Warren Buffett’s Berkshire Hathaway Inc. is the best investment for anyone seeking to benefit from a housing-market rebound, according to Joshua Brown, a vice president at Fusion Analytics Research Partners LLC.
Brown owns Berkshire’s Class B stock for clients of his New York-based firm. Brown cited the holding in a posting on his Reformed Broker website, when the Commerce Department reported that new U.S. homes were started at the fastest pace in about four years.
Class B shares have risen 30 percent from last year’s low, set on Sept. 22. The shares are 3.1 percent away from the highest price since October 2008, before the financial crisis reduced the value of equity investments and derivative contracts owned by Berkshire.

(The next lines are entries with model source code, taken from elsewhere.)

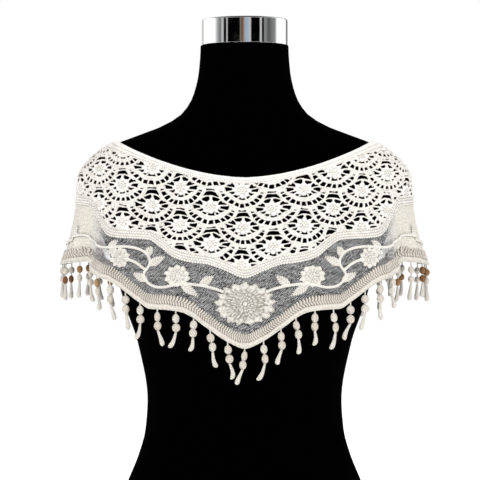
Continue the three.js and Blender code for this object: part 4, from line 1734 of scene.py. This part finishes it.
def yarn_group() -> bpy.types.NodeTree:
    """The shared surface of spun thread, built once.

    Returns:
        A group that takes a vector and a pitch in metres, and gives a bump height and a soft shade.
    """
    known = bpy.data.node_groups.get("spun_thread")
    if known:
        return known
    group = bpy.data.node_groups.new("spun_thread", "ShaderNodeTree")
    for name, kind, way in (
        ("Vector", "NodeSocketVector", "INPUT"),
        ("Pitch", "NodeSocketFloat", "INPUT"),
        ("Height", "NodeSocketFloat", "OUTPUT"),
        ("Shade", "NodeSocketFloat", "OUTPUT"),
    ):
        group.interface.new_socket(name, in_out=way, socket_type=kind)
    nodes = Nodes(group)
    inlet = nodes.add("NodeGroupInput").outputs
    scaled = nodes.vector("SCALE", {0: inlet["Vector"], "Scale": nodes.math("DIVIDE", 1.0, inlet["Pitch"])})
    ply = nodes.add(
        "ShaderNodeTexWave",
        {"Vector": scaled, "Scale": 0.32, "Distortion": 2.4, "Detail": 1.0, "Detail Scale": 1.6},
        bands_direction="DIAGONAL",
    ).outputs["Fac"]
    fuzz = nodes.noise(scaled, 1.3, 4.0)
    fuzz.node.inputs["Roughness"].default_value = 0.6
    broad = nodes.noise(scaled, 0.06, 2.0)
    height = nodes.math("ADD", nodes.math("MULTIPLY", ply, 0.6), nodes.math("MULTIPLY", fuzz, 0.6))
    shade = nodes.math("ADD", nodes.math("MULTIPLY", broad, 0.5), nodes.math("MULTIPLY", fuzz, 0.5))
    nodes.add("NodeGroupOutput", {"Height": height, "Shade": shade})
    return group


@dataclass(frozen=True)
class Finish:
    """What covers a piece, under the name of its slot."""

    slot: str

    def lay(self, nodes: Nodes) -> dict[str, object]:
        """Lays out what the shader needs.

        Args:
            nodes: The material's nodes.

        Returns:
            The inputs of its Principled shader.
        """
        raise NotImplementedError

    def build(self) -> bpy.types.Material:
        """Builds the material.

        Returns:
            The new material.
        """
        material = bpy.data.materials.new(self.slot)
        material.use_nodes = True
        material.node_tree.nodes.clear()
        nodes = Nodes(material.node_tree)
        shader = nodes.add("ShaderNodeBsdfPrincipled", self.lay(nodes))
        nodes.add("ShaderNodeOutputMaterial", {"Surface": shader.outputs[0]})
        return material


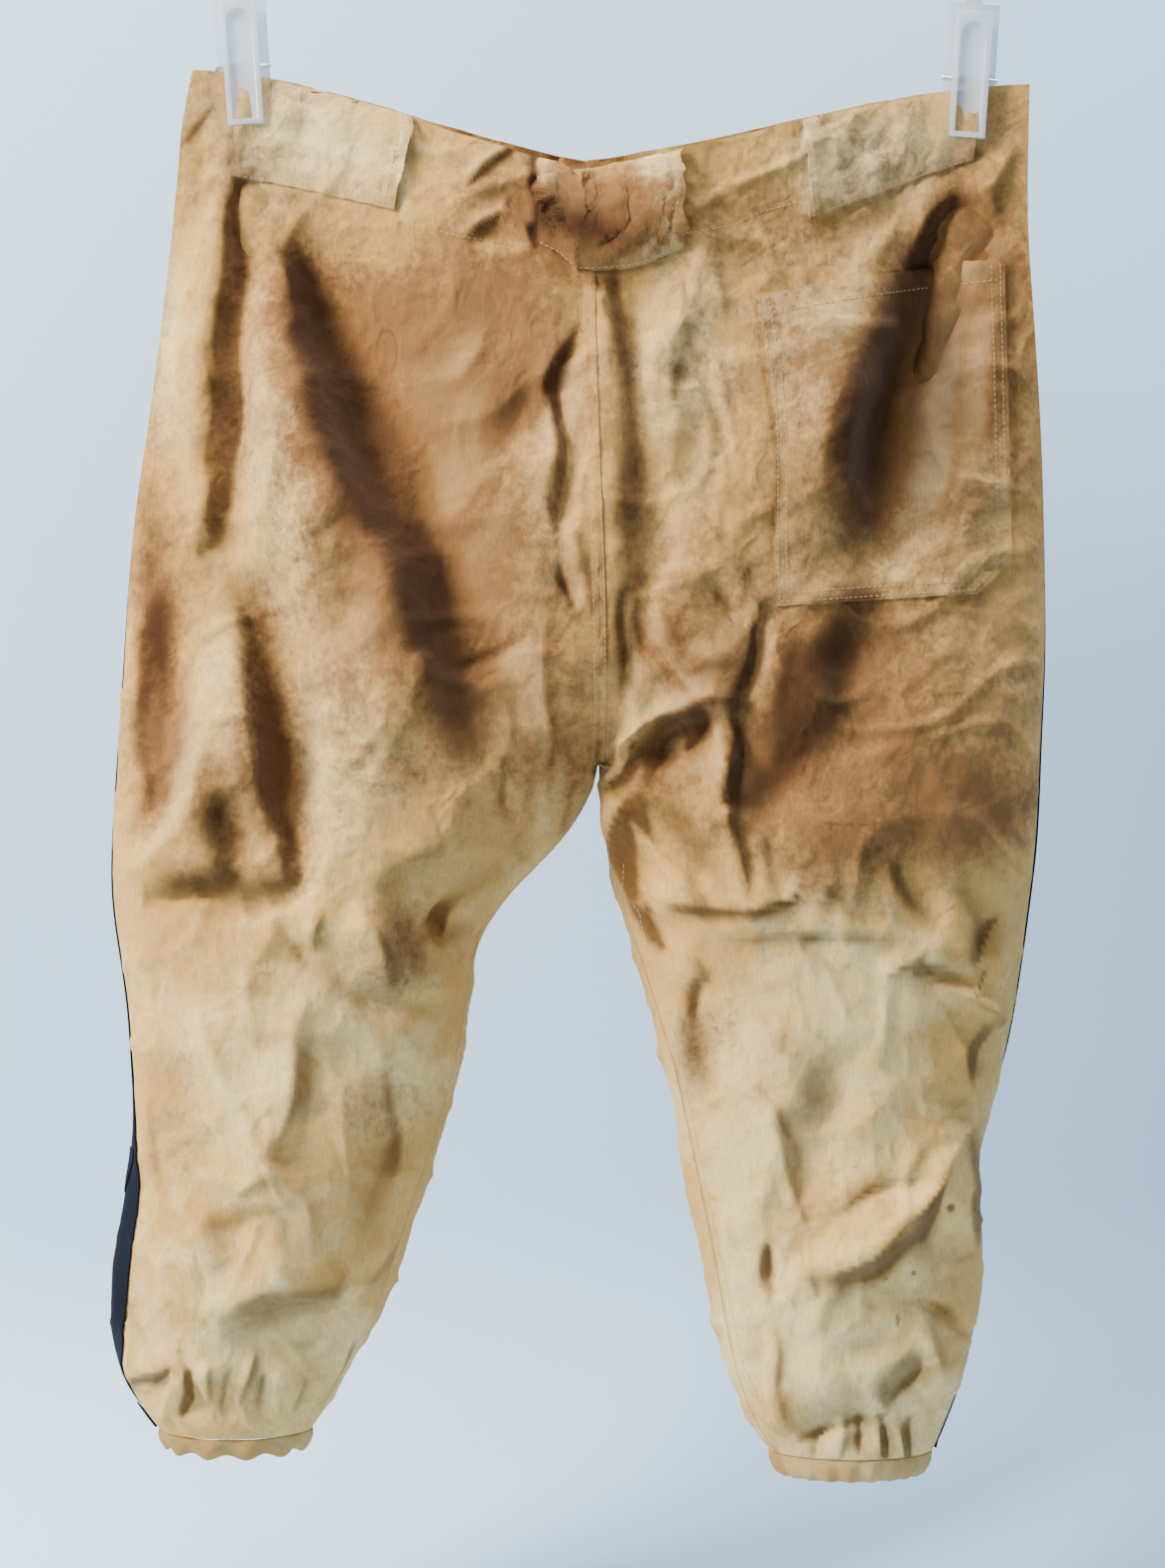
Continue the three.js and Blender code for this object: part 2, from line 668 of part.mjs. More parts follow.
const cloth = { color: '#c6a878', roughness: 0.92, metalness: 0 };
const clothLight = { color: '#d3bb92', roughness: 0.92, metalness: 0 };
const navy = { color: '#1d2440', roughness: 0.85, metalness: 0 };
const bone = { color: '#cfc4ab', roughness: 0.45, metalness: 0 };
const clear = { color: '#dfe8ee', roughness: 0.12, metalness: 0 };
const steel = { color: '#b9bcc0', roughness: 0.3, metalness: 1 };

const pants = new THREE.Group();

function add(parent, name, geometry, finish) {
  const mesh = new THREE.Mesh(geometry, new THREE.MeshStandardMaterial(finish));
  mesh.name = name;
  parent.add(mesh);
  return mesh;
}

for (const face of ['back', 'front']) {
  for (const half of ['left', 'right']) {
    add(pants, `${face}_${half}`, panelGeometry(grids[face][half], half), cloth);
  }
}
for (const [name, tunnel] of Object.entries(TUNNELS)) {
  add(pants, name, tunnelGeometry(tunnel), clothLight);
}
add(pants, 'pocket_back', pocketGeometry(), clothLight);
add(pants, 'fly_flap', patchGeometry('front', FLY_OUTLINE, () => 0), clothLight);
for (const half of ['left', 'right']) {
  add(pants, `braid_${half}`, braidGeometry(half), navy);
  add(pants, `casing_${half}`, casingGeometry(half), cloth);
}

// The button sits square on the fly flap
function addButton() {
  const grid = grids.front.left;
  const normal = grid.normals[BUTTON_ROW][1];
  const under = WALL + SEAM_GAP + PATCH_WALL + BUTTON_CLEAR + BUTTON_THICKNESS / 2;
  const button = new THREE.CylinderGeometry(BUTTON_RADIUS, BUTTON_RADIUS, BUTTON_THICKNESS, 24);
  const mesh = add(pants, 'waist_button', button, bone);
  mesh.position.copy(grid.points[BUTTON_ROW][1]).addScaledVector(normal, under);
  mesh.quaternion.setFromUnitVectors(new THREE.Vector3(0, 1, 0), normal);
}
addButton();

// Clips

// The layers between the jaws: front panel, back panel and a belt tunnel
const PLATE_FACE = HALF_GAP + WALL + SEAM_GAP;
const JAW_FACE = -(HALF_GAP + WALL + SEAM_GAP + PATCH_WALL + SEAM_GAP);

// A plate outline with an arched top, x across and y up
function archedShape(Kind, width, bottom, top) {
  const shape = new Kind();
  shape.moveTo(-width / 2, bottom);
  shape.lineTo(width / 2, bottom);
  shape.lineTo(width / 2, top - width / 2);
  shape.absarc(0, top - width / 2, width / 2, 0, Math.PI, false);
  shape.lineTo(-width / 2, bottom);
  return shape;
}

// A shape extruded along Y, from one depth to another
function slab(shape, from, to) {
  const options = { depth: to - from, bevelEnabled: false, curveSegments: 10 };
  const geometry = new THREE.ExtrudeGeometry(shape, options);
  geometry.rotateX(Math.PI / 2);
  geometry.translate(0, to, 0);
  return geometry;
}

function rectangle(width, bottom, top) {
  const half = width / 2;
  const corners = [[-half, bottom], [half, bottom], [half, top], [-half, top]];
  return new THREE.Shape(corners.map(([x, y]) => new THREE.Vector2(x, y)));
}

// The jaw on the seat side: a plate with a raised rim round its arched channel
function jawGeometry() {
  const back = slab(rectangle(JAW.width, JAW.bottom, JAW.top), JAW_FACE - JAW.plate, JAW_FACE);
  const rimShape = rectangle(JAW.width, JAW.bottom, JAW.top);
  const channel = JAW.width - 2 * JAW.border;
  rimShape.holes.push(archedShape(THREE.Path, channel, JAW.bottom + JAW.border, JAW.open));
  const rim = slab(rimShape, JAW_FACE - JAW.plate - JAW.rim, JAW_FACE - JAW.plate / 2);
  return toGeometry(toSolid(back).add(toSolid(rim)));
}

// The wider plate behind, with its neck and the ring that runs on the rod
function plateGeometry() {
  const far = PLATE_FACE + PLATE.thick;
  const body = toSolid(slab(rectangle(PLATE.width, PLATE.bottom, PLATE.top), PLATE_FACE, far));
  const neckShape = rectangle(PLATE.neck, PLATE.top - NECK_OVERLAP, RING.height);
  const neck = toSolid(slab(neckShape, PLATE_FACE + NECK_INSET, far - NECK_INSET));
  const ring = new THREE.CylinderGeometry(RING.outer, RING.outer, RING.width, 24).rotateZ(Math.PI / 2);
  const hole = new THREE.CylinderGeometry(RING.inner, RING.inner, 3 * RING.width, 20).rotateZ(Math.PI / 2);
  ring.translate(0, 0, RING.height);
  hole.translate(0, 0, RING.height);
  return toGeometry(body.add(neck).add(toSolid(ring)).subtract(toSolid(hole)));
}

// The spring coil between the jaws, on the pin whose ends show beside them
function springGeometry() {
  const coil = (PLATE_FACE - JAW_FACE) / 2 - SEAM_GAP;
  const profile = [
    [0, -PIN.length / 2],
    [PIN.radius, -PIN.length / 2],
    [PIN.radius, -PIN.coil / 2],
    [coil, -PIN.coil / 2],
    [coil, PIN.coil / 2],
    [PIN.radius, PIN.coil / 2],
    [PIN.radius, PIN.length / 2],
    [0, PIN.length / 2],
  ].map(([radius, along]) => new THREE.Vector2(radius, along));
  const geometry = new THREE.LatheGeometry(profile, 16).rotateZ(Math.PI / 2);
  geometry.translate(0, (PLATE_FACE + JAW_FACE) / 2, 0);
  return toGeometry(toSolid(geometry));
}

for (const [half, { x, z, lean }] of Object.entries(CLIPS)) {
  const clip = new THREE.Group();
  clip.position.set(x, 0, z);
  clip.rotation.y = THREE.MathUtils.degToRad(lean);
  add(clip, `clip_jaw_${half}`, jawGeometry(), clear);
  add(clip, `clip_plate_${half}`, plateGeometry(), clear);
  add(clip, `clip_spring_${half}`, springGeometry(), steel);
  pants.add(clip);
}

// Hanger

function rodGeometry() {
  const profile = [
    [0, -ROD.half],
    [ROD.capRadius, -ROD.half],
    [ROD.capRadius, -ROD.half + ROD.cap],
    [ROD.radius, -ROD.half + ROD.cap],
    [ROD.radius, ROD.half - ROD.cap],
    [ROD.capRadius, ROD.half - ROD.cap],
    [ROD.capRadius, ROD.half],
    [0, ROD.half],
  ].map(([radius, along]) => new THREE.Vector2(radius, along));
  return toGeometry(toSolid(new THREE.LatheGeometry(profile, 12).rotateZ(Math.PI / 2)));
}

// The block that joins the hook's stem to the rod
function ferruleGeometry() {
  const height = FERRULE.below + FERRULE.above;
  const block = new THREE.CylinderGeometry(FERRULE.radius, FERRULE.radius, height, 20);
  block.rotateX(Math.PI / 2);
  block.translate(0, 0, ROD_HEIGHT + (FERRULE.above - FERRULE.below) / 2);
  const bore = ROD.radius + SEAM_GAP;
  const rodHole = new THREE.CylinderGeometry(bore, bore, DRILL, 16).rotateZ(Math.PI / 2);
  rodHole.translate(0, 0, ROD_HEIGHT);
  const stemHole = new THREE.CylinderGeometry(bore, bore, DRILL, 16).rotateX(Math.PI / 2);
  stemHole.translate(0, 0, STEM_END + DRILL / 2);
  return toGeometry(toSolid(block).subtract(toSolid(rodHole)).subtract(toSolid(stemHole)));
}

// The hook: a straight stem, then a round bend over the rail
function hookGeometry() {
  const middle = HOOK.wire - HOOK.radius;
  const stem = STEM_END + 2 * SEAM_GAP;
  const route = [[0, stem], [0, stem + HOOK_STEM.straight], [0, HOOK_STEM.bendFrom], HOOK_STEM.lead];
  for (let degrees = HOOK.start; degrees >= HOOK.end; degrees -= HOOK.step) {
    const angle = THREE.MathUtils.degToRad(degrees);
    route.push([HOOK.radius * Math.cos(angle), middle + HOOK.radius * Math.sin(angle)]);
  }
  const path = new THREE.CatmullRomCurve3(route.map(([x, z]) => new THREE.Vector3(x, 0, z)));
  const shape = new THREE.Shape();
  shape.absarc(0, 0, HOOK.wire, 0, 2 * Math.PI, false);
  const tube = new THREE.ExtrudeGeometry(shape, { extrudePath: path, steps: 32, curveSegments: 4 });
  return toGeometry(toSolid(tube));
}

const hanger = new THREE.Group();
hanger.rotation.y = THREE.MathUtils.degToRad(TILT);
const rod = add(hanger, 'hanger_rod', rodGeometry(), steel);
rod.position.z = ROD_HEIGHT;
add(hanger, 'hanger_ferrule', ferruleGeometry(), steel);
add(hanger, 'hanger_hook', hookGeometry(), steel);
pants.add(hanger);

export default pants;
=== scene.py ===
import math

import bpy
import numpy as np
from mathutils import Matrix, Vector
from mathutils.bvhtree import BVHTree
from mathutils.kdtree import KDTree


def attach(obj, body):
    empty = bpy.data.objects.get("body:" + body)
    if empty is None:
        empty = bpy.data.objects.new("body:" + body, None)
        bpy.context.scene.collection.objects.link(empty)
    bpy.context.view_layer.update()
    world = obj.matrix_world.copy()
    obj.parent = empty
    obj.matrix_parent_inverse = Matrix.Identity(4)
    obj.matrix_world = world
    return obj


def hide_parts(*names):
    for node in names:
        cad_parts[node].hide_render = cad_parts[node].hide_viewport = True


# Baseball pants seen from behind, hung from two clear clips. Metres, +Z up, the
# seat faces -Y. The tables of the cloth are in millimetres, x across and z up.

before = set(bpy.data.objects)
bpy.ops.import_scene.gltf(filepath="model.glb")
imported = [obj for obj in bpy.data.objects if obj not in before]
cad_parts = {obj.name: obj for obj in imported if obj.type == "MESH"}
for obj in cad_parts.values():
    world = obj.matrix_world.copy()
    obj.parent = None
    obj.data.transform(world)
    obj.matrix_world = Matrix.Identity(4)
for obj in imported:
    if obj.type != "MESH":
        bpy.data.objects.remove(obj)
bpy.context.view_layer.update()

MM = 0.001
BACK = -1
FRONT = 1

# The view: the middle of the frame, its height, and how far off the camera stands
VIEW_X = -13.75
VIEW_Z = -544.5
VIEW_HEIGHT = 869
VIEW_DISTANCE = 1800
SENSOR = 36

# Thickness of the cloth, of a layer sewn to it, of the centre seam and of the stripe,
# the gap under a layer, and how far the stripe's face stands off the panel
WALL = 1.5
PATCH_WALL = 1.2
SEAM_WALL = 0.6
BRAID_WALL = 0.8
PATCH_CLEAR = 0.35
BRAID_STAND = 1.3

# A solid's faces: those of its rim have a side shorter than RIM_EDGE, those below HIP
# belong to a leg, its middle is found in a band of this half height, and a face whose
# normal has more than this share along Y belongs to the seat or the front
RIM_EDGE = 2.3
HIP = -560
BAND = 30
FLAT_FACE = 0.3

# The panels: how finely they are divided, how far their creases fade towards a seam,
# and where the centre seam and the waist's edge are
PANEL_LEVELS = 3
SEAM_FADE = 15
SEAM_END = -535
SEAM_HALF = 20
WAIST_LOW = -212
WAIST_HALF = 222

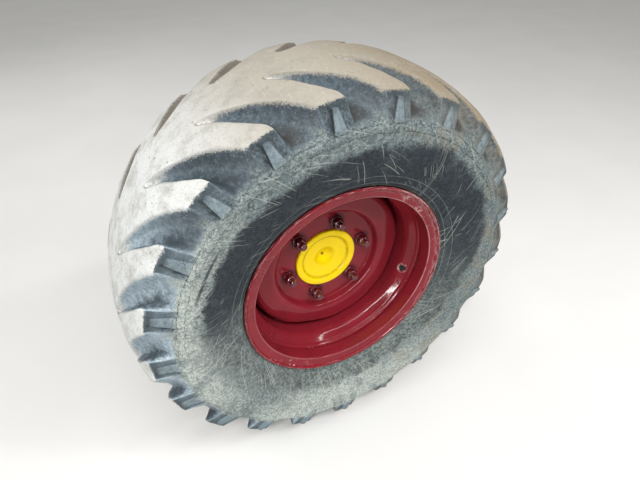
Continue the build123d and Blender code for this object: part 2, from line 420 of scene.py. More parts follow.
def tyre_rubber():
    """Vulcanised natural rubber, moulded, then worn: matt, slate dark where clean, grey where dusty;
    painted shade in the grooves' corners and on the lugs' ends.
    """
    tint = bpy.context.scene.wheel_colours
    material, tree, shader, where = new_material("worn_vulcanised_rubber")
    x, y, z = add(tree, "ShaderNodeSeparateXYZ", {0: where}).outputs[:]
    # corner carries painted shade and line a painted shadow line, set on the tyre's grid and the bars
    worn, hollow, corner, bar, tip, shadow_line = (
        add(tree, "ShaderNodeAttribute", attribute_name=name).outputs["Fac"]
        for name in ("worn", "hollow", "corner", "bar", "tip", "line"))
    radius, angle = around_axle(tree, where)
    blotch = specks(tree, where, 42, 6.0, 0.7)
    mottle = specks(tree, where, 14, 6.0, 0.72)
    grit = specks(tree, where, 3.6, 3.0, 0.75)
    low = ramp(tree, z, *LOW)
    right = ramp(tree, x, *RIGHT)
    left = ramp(tree, x, *LEFT)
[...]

“It’s got the safety of a well-diversified business and it hits the housing market from virtually every angle,” Brown said in the posting. The Omaha, Nebraska-based company owns insurers, a food distributor, a railroad and a utility, among other units.
Berkshire’s holdings in Wells Fargo & Co., the largest U.S. mortgage lender, and other banks are among the investments that stand to benefit from a homebuilding recovery, the posting said. Buffett’s company owns a more than $13 billion stake in Wells Fargo, second to Coca-Cola Co. among its largest holdings.
Several Berkshire units are also poised to gain, Brown wrote. Benjamin Moore & Co., a paint maker; Johns Manville, a maker of insulation and roofing materials; and Shaw Industries Group Inc., a carpet producer, are among them. They are part of a group that generated 17 percent of first-quarter revenue.